O selo lisboeta Hepta Trad tornou-se, nos últimos tempos, uma referência importante da nova folk portuguesa, ao acolher alguns dos mais interessantes projectos musicais de cariz tradicionalista. Não obstante essa identidade "histórica" transversal aos artistas que pontificam no catálogo da editora, é curto dizer-se que gente como os Dazkarieh, os Mandrágora, os Fadomorse ou os Omiri, por exemplo, são "apenas" veículos da tradição ou meros tradutores dos atavismos do secular manancial da música tradicional portuguesa. Essa fonte riquíssima é, em si mesma, uma genuína sugestão de coordenadas e ensinamentos instrumentais e melódicos que, depois, se acomodam a linguagens e pensares contemporâneos e a feitios de modernidade, assim convocando, no mesmo veio criativo, mágicos fragmentos de anacronismo e o indispensável pendor modernista. Em rigor, trata-se de homenagear a tradição e a história, repensando-a e trazendo-a a órbitas estéticas e escalas estruturais de hoje.
O quinteto Mandrágora, em lançamento de segundo álbum, é exemplo paradigmático desse fôlego reformista das tradições. Depois de um primeiro exercício de gravação incubado nos cânones mais tradicionais da música popular lusa, na altura situado como descendente orgulhoso desse filão, o novo opus desvenda uma curiosa vontade de procurar afinidades entre património histórico-popular e sonoridades mais próprias das urbes. Dizer isto é o mesmo que perceber que os Mandrágora têm, agora, um rumo mais definido do que antes. Não sendo um produto de radicalismos vanguardistas - isso seria atentar contra a identidade da banda - Escarpa é certamente um trabalho mais ousado do que o antecessor, desde logo na forma como os ingredientes tradicionais são postos ao serviço de composições que conjugam a tradição popular e sabores hodiernos que se confundem com alentos progressivos e jazz. A gaita-de-foles está cá, o saxofone especula mais do que antes, as cordas aparecem com oportunidade, a flauta é vírgula indispensável, o baixo e a bateria dão vida ao recanto, a guitarra clássica tece os panos da melodia. E, no meio dos instrumentais, ainda cabe uma canção inteira ("Abaixo Esta Serra"), com o canto cortês de Francisco Silva (Old Jerusalem).

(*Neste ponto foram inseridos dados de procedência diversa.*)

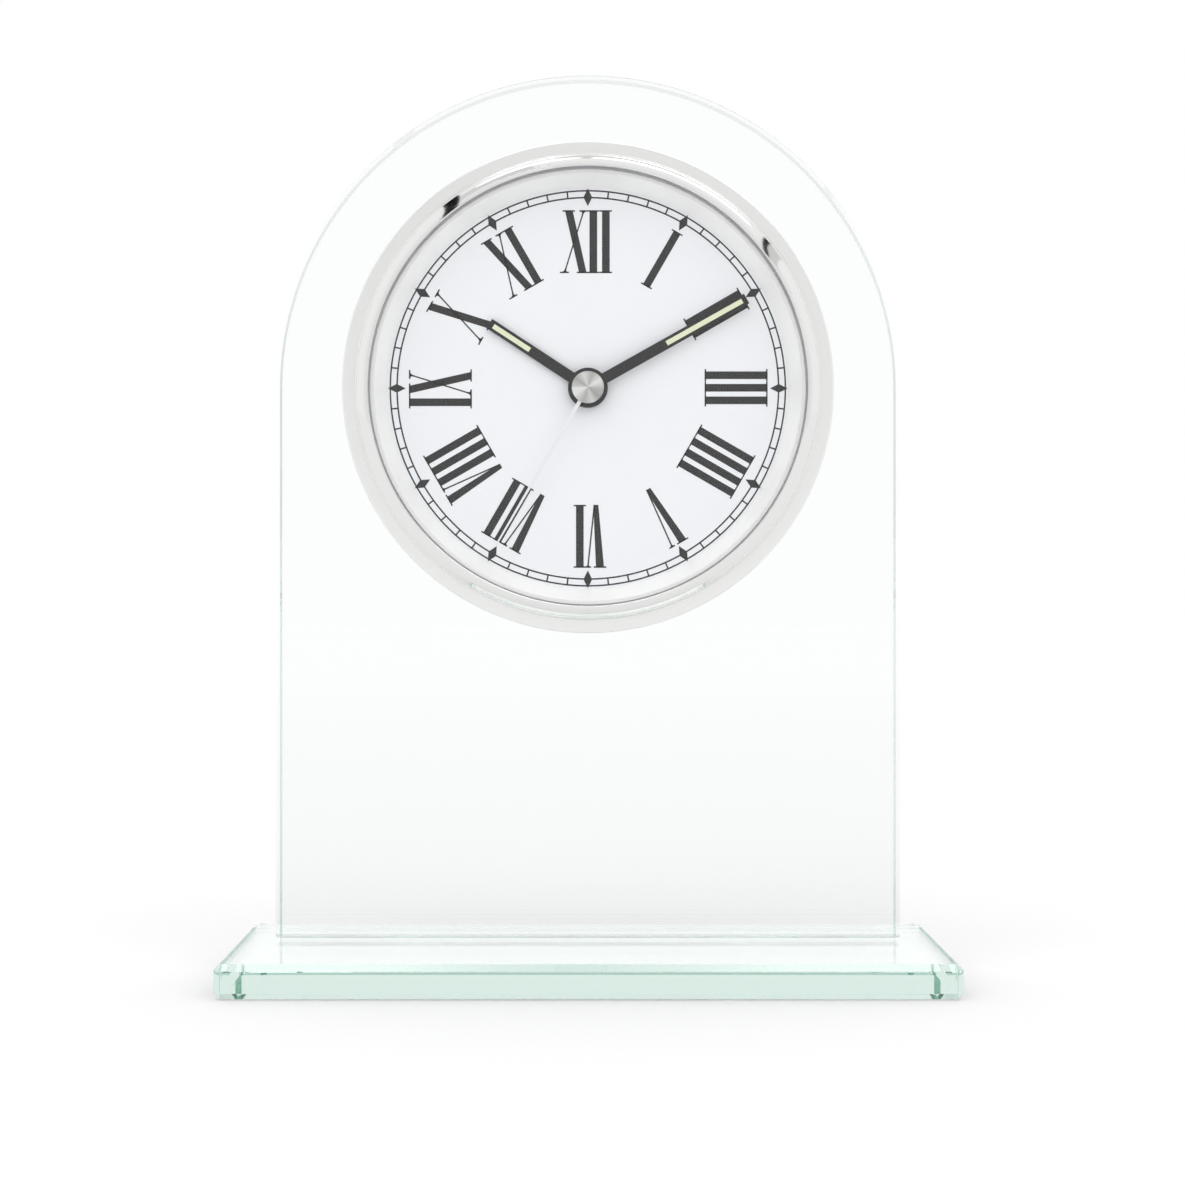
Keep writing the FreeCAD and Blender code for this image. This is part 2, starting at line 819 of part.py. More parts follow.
def rotor_magnet():
    return tube(magnet_radius, arbor_radius, magnet_front_y, magnet_front_y + magnet_thickness, rotor_place)


def rotor_pinion():
    teeth = pinion(rotor_pinion_teeth, intermediate_wheel_teeth, rotor_place, intermediate_place,
                   intermediate_layer)
    return teeth.fuse(arbor(rotor_place))


def intermediate_wheel():
    """The wheel between the rotor and the seconds wheel, with its pinion and arbor in one."""
    large = wheel(intermediate_wheel_teeth, rotor_pinion_teeth, intermediate_place, rotor_place,
                  intermediate_layer)
    small = pinion(intermediate_pinion_teeth, second_wheel_teeth, intermediate_place, centre_place,
                   second_layer)
    return large.fuse([small, arbor(intermediate_place)])


def second_wheel():
    """The wheel that turns once a minute, on the arbor that carries the second hand."""
    large = wheel(second_wheel_teeth, intermediate_pinion_teeth, centre_place, intermediate_place,
                  second_layer)
    small = pinion(second_pinion_teeth, third_wheel_teeth, centre_place, third_place, third_layer)
    front_y = dial_front_y - second_hand_height - second_hand_thickness
    shaft = rod(second_arbor_radius, front_y, bridge_front_y - running_clearance)
    pivot = rod(pivot_radius, bridge_front_y - overrun, bridge_front_y + pivot_depth)
    return large.fuse([small, shaft, pivot])


def third_wheel():
    large = wheel(third_wheel_teeth, second_pinion_teeth, third_place, centre_place, third_layer)
    small = pinion(third_pinion_teeth, centre_wheel_teeth, third_place, centre_place, centre_layer)
    return large.fuse([small, arbor(third_place)])


def minute_pipe_back_y():
    return centre_layer + wheel_thickness


def centre_wheel():
    """The wheel that turns once an hour and drives the minute pipe through the clutch."""
    disc = wheel(centre_wheel_teeth, third_pinion_teeth, centre_place, third_place, centre_layer)
    return disc.cut(rod(minute_pipe_radius + running_clearance, centre_layer - overrun,
                        centre_layer + wheel_thickness + overrun))


def clutch_spring():
    """The sprung washer between the centre wheel and the cannon pinion, which lets the hands be set."""
    y_to = centre_layer
    y_from = y_to - clutch_spring_thickness
    return tube(clutch_spring_radius, minute_pipe_radius + running_clearance, y_from, y_to)


def cannon_pinion():
    """The minute pipe and its pinion."""
    teeth = pinion(cannon_teeth, minute_wheel_teeth, centre_place, knob_place, minute_layer)
    front_y = dial_front_y - minute_hand_height - hand_thickness
    pipe = rod(minute_pipe_radius, front_y, minute_pipe_back_y())
    bore_radius = second_arbor_radius + running_clearance
    bore = rod(bore_radius, front_y - overrun, minute_pipe_back_y() + overrun)
    return teeth.fuse(pipe).cut(bore)


def minute_wheel():
    """The wheel and pinion that step the minute pipe down to the hour wheel, on the setting arbor."""
    large = wheel(minute_wheel_teeth, cannon_teeth, knob_place, centre_place, minute_layer)
    small = pinion(minute_pinion_teeth, hour_wheel_teeth, knob_place, centre_place, hour_layer)
    shaft = rod(knob_arbor_radius, plate_inner_y - pivot_depth, knob_back_y - knob_thickness, knob_place)
    return large.fuse([small, shaft])


def setting_knob():
    """The fluted wheel on the setting arbor, dished for a fingertip."""
    front_y = knob_back_y - knob_thickness
    knob = toothed(knob_flutes, knob_radius, knob_radius - knob_flute_depth, tooth_root_share,
                   tooth_root_share, front_y, knob_back_y, knob_place, 0.0)
    dish_radius = knob_radius - 2 * knob_flute_depth - knob_finger_dish
    dish = rod(dish_radius, knob_back_y - knob_finger_dish, knob_back_y + overrun, knob_place)
    return knob.cut(dish)


def hour_wheel():
    """The hour pipe and its wheel."""
    teeth = wheel(hour_wheel_teeth, minute_pinion_teeth, centre_place, knob_place, hour_layer)
    front_y = dial_front_y - hour_hand_height - hand_thickness
    back_y = hour_layer + wheel_thickness
    pipe = rod(hour_pipe_radius, front_y, back_y)
    bore = rod(minute_pipe_radius + running_clearance, front_y - overrun, back_y + overrun)
    return teeth.fuse(pipe).cut(bore)


# Hands

def hand(length, width, lume_length, pipe_radius, height, angle):
    """A flat-ended hand with a slot for its luminous strip and a round boss on its pipe."""
    y_to = dial_front_y - height
    y_from = y_to - hand_thickness
    blade = block(-width / 2, width / 2, y_from, y_to, 0, length)
    boss = rod(hand_boss_radius, y_from, y_to)
    slot = lume_block(length, lume_length, y_from - overrun, y_to + overrun)
    body = blade.fuse(boss).cut(slot).cut(rod(pipe_radius, y_from - overrun, y_to + overrun))
    return clockwise(body, angle)


def lume_block(length, lume_length, y_from, y_to):
    high = length - lume_tip_margin
    return block(-lume_width / 2, lume_width / 2, y_from, y_to, high - lume_length, high)


def hand_lume(length, lume_length, height, angle):
    y_to = dial_front_y - height
    return clockwise(lume_block(length, lume_length, y_to - hand_thickness, y_to), angle)


def second_hand():
    """A tapered needle with a small tube for the arbor."""
    y_to = dial_front_y - second_hand_height
    y_from = y_to - second_hand_thickness
    corners = [
        Vector(-second_hub_width / 2, y_from, 0),
        Vector(second_hub_width / 2, y_from, 0),
        Vector(second_tip_width / 2, y_from, second_hand_length),
        Vector(-second_tip_width / 2, y_from, second_hand_length),
    ]
    face = Part.Face(Part.makePolygon(corners + corners[:1]))
    needle = face.extrude(Vector(0, second_hand_thickness, 0))
    hub = rod(cap_radius - cap_skirt, y_from, y_to)
    hand_shape = needle.fuse(hub).cut(rod(second_arbor_radius, y_from - overrun, y_to + overrun))
    return clockwise(hand_shape, second_hand_angle)


def second_hand_cap():
    """The spun metal cap over the second hand's hub."""
    hub_front_y = dial_front_y - second_hand_height - second_hand_thickness
    front_y = hub_front_y - cap_height
    return turned([
        (0, hub_front_y),
        (cap_radius, hub_front_y),
        (cap_radius, front_y + cap_skirt),
        (cap_radius - cap_skirt, front_y),
        (0, front_y),
    ])


# Build

stand_pieces = {
    "glass_base": glass_base(),
    "glass_arch": glass_arch(),
    "bond_film": bond_film(),
}

insert_pieces = {
    "bezel_flange": bezel_flange(),
    "bezel_ring": bezel_ring(),
    "lens": lens(),
    "reflector_ring": reflector_ring(),
    "dial": dial(),
    "rear_cup": rear_cup(),
    "grip_ring": grip_ring(),
    "movement_front_plate": movement_front_plate(),
    "movement_back_case": movement_back_case(),
    "movement_screws": movement_screws(),
    "battery_cell": battery_cell(),
    "positive_contact": positive_contact(),
    "negative_contact": negative_contact(),
    "train_bridge": train_bridge(),
    "bridge_screws": bridge_screws(),
    "stator": stator(),
    "coil_core": coil_core(),
    "coil_bobbin": coil_bobbin(),
    "coil_winding": coil_winding(),
    "circuit_board": circuit_board(),
    "control_chip": control_chip(),
    "quartz_crystal": quartz_crystal(),
    "rotor_magnet": rotor_magnet(),
    "rotor_pinion": rotor_pinion(),
    "intermediate_wheel": intermediate_wheel(),
    "second_wheel": second_wheel(),
    "second_hand": second_hand(),
    "second_hand_cap": second_hand_cap(),
    "third_wheel": third_wheel(),
    "centre_wheel": centre_wheel(),
    "clutch_spring": clutch_spring(),
    "cannon_pinion": cannon_pinion(),
    "minute_hand": hand(minute_hand_length, minute_hand_width, minute_lume_length, minute_pipe_radius,
                        minute_hand_height, minute_hand_angle),
    "minute_hand_lume": hand_lume(minute_hand_length, minute_lume_length, minute_hand_height,
                                  minute_hand_angle),
    "minute_wheel": minute_wheel(),
    "setting_knob": setting_knob(),
    "hour_wheel": hour_wheel(),
    "hour_hand": hand(hour_hand_length, hour_hand_width, hour_lume_length, hour_pipe_radius,
                      hour_hand_height, hour_hand_angle),
    "hour_hand_lume": hand_lume(hour_hand_length, hour_lume_length, hour_hand_height, hour_hand_angle),
}

os.makedirs("parts", exist_ok=True)
for name, shape in stand_pieces.items():
    shape.exportStep("parts/" + name + ".step")
for name, shape in insert_pieces.items():
    lifted = shape.copy()
    lifted.translate(Vector(0, 0, clock_z))
    lifted.exportStep("parts/" + name + ".step")
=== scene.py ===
import math

import bmesh
import bpy
from mathutils import Matrix, Vector


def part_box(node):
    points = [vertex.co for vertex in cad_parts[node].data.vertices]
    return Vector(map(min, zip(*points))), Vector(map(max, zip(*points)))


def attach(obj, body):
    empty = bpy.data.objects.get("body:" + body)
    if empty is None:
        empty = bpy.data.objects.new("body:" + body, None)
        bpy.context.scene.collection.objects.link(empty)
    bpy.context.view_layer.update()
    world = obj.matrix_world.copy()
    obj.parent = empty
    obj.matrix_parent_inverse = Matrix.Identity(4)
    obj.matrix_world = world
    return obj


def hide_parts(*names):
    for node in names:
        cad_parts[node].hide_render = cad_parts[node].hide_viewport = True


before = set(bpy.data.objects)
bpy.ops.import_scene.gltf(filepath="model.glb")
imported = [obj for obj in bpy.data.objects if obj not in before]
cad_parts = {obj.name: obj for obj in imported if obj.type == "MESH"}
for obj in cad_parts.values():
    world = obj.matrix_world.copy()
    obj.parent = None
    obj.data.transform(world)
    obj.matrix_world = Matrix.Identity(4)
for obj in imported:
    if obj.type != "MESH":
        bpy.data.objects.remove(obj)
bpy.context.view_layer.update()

bl_info = {
    "name": "Arched glass mantel clock",
    "version": (1, 0, 0),
    "blender": (4, 5, 0),
    "location": "3D View > Sidebar > Clock",
    "description": "Dresses the arched glass mantel clock: printed dial, finishes and a plain studio",
    "category": "Object",
}

# Millimetres in the settings and the tables, metres in the meshes.
MM = 0.001

dial_low, dial_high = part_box("dial")
dial_face_y = dial_low.y
axis_z = (dial_low.z + dial_high.z) / 2


def linear(code):
    """Turns an sRGB hex colour to the linear colour that a shader takes."""
    channels = [int(code[start:start + 2], 16) / 255 for start in (1, 3, 5)]
    light = [c / 12.92 if c <= 0.04045 else ((c + 0.055) / 1.055) ** 2.4 for c in channels]
    return (*light, 1.0)


WHITE = linear("#ffffff")


# Settings

class DialPrintSettings(bpy.types.PropertyGroup):
    """Sizes of what is printed on the dial, measured from its centre"""

    track_outer: bpy.props.FloatProperty(
        name="Track outer radius", description="Radius of the outer minute line, in mm",
        default=36.35, min=20.0, max=36.8)
    track_inner: bpy.props.FloatProperty(
        name="Track inner radius", description="Radius of the inner minute line, in mm",
        default=35.1, min=18.0, max=36.0)
    line_width: bpy.props.FloatProperty(
        name="Line width", description="Width of the minute lines and marks, in mm",
        default=0.275, min=0.05, max=1.0)
    minute_marks: bpy.props.IntProperty(
        name="Minute marks", description="Number of marks between the two minute lines",
        default=60, min=12, max=120)
    diamond_middle: bpy.props.FloatProperty(
        name="Diamond radius", description="Radius of the middle of the hour diamonds, in mm",
        default=35.15, min=20.0, max=36.0)
    diamond_length: bpy.props.FloatProperty(
        name="Diamond length", description="Length of an hour diamond along the radius, in mm",
        default=3.25, min=0.5, max=3.6)
    diamond_width: bpy.props.FloatProperty(
        name="Diamond width", description="Width of an hour diamond across the radius, in mm",
        default=1.6, min=0.3, max=3.0)
    numeral_foot: bpy.props.FloatProperty(
        name="Numeral foot radius", description="Radius of the inner ends of the numerals, in mm",
        default=21.3, min=10.0, max=30.0)
    numeral_head: bpy.props.FloatProperty(
        name="Numeral head radius", description="Radius of the outer ends of the numerals, in mm",
        default=32.87, min=20.0, max=33.2)
    hairline: bpy.props.FloatProperty(
        name="Hairline", description="Width of the numerals' hairlines and serifs, in mm",
        default=0.26, min=0.05, max=0.5)
    ink_height: bpy.props.FloatProperty(
        name="Ink height", description="How far the print stands off the dial, in mm",
        default=0.03, min=0.01, max=0.1)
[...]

O caso dos transmontanos Fadomorse é substancialmente distinto. Eles vão no quinto capítulo de um percurso marcado pela irreverência, tanto nos conteúdos líricos - onde o sentido de humor e a ironia são o expediente retratador das idiossincrasias lusas - como na feição mutante da música, entre o experimentalismo psicadélico, a tradição, a mestiçagem de géneros e o gosto pelo paganismo e as sonoridades étnicas. Foi assim que a música do octeto se tornou virtualmente inclassificável, como coisa circunstancial (ou acidental, como o improviso) que é, refém de sabores e influências do momento. Há tingiduras indisfarçáveis da cultura tradicional portuguesa, é certo, mas o conceito Fadomorse é muito mais do que isso, é oriental, é do mundo, é rock, é tribal. Segue agudo, às vezes acre, cru e acelerado, outras vezes melódico, envolvente e folclórico. Folklore Hardcore é também isso tudo e, dissimulado de emissão radiofónica da Rádio Trasmolândia, traz-nos a costumeira paródia da banda, o sentido ecléctico e musicológico da sua música, a sensibilidade universalista das canções e a harmonia de um cancioneiro visceralmente português mas voltado para o mundo. Radical é o adjectivo que melhor define os Fadomorse (e este disco), porque serve o partidarismo tradicional de música que busca as raízes lusas (e outras) e, a um nível conceptual, sublinha a índole revolucionária com que a banda cruza géneros e alerta consciências através da música. Em todo o caso, a despeito da oportunidade do conceito, quando comparado com outros discos dos transmontanos, Folklore Hardcore mostra-nos composições mais conformistas e que pouco somam ao que está para trás. Faça-se a excepção honrosa de "Indá Pastores", "Mundo Vampiro", "Caxemira" ou "Marujos do Asfalto", a tríade de trechos onde os Fadomorse mais arriscam e se saem a contento.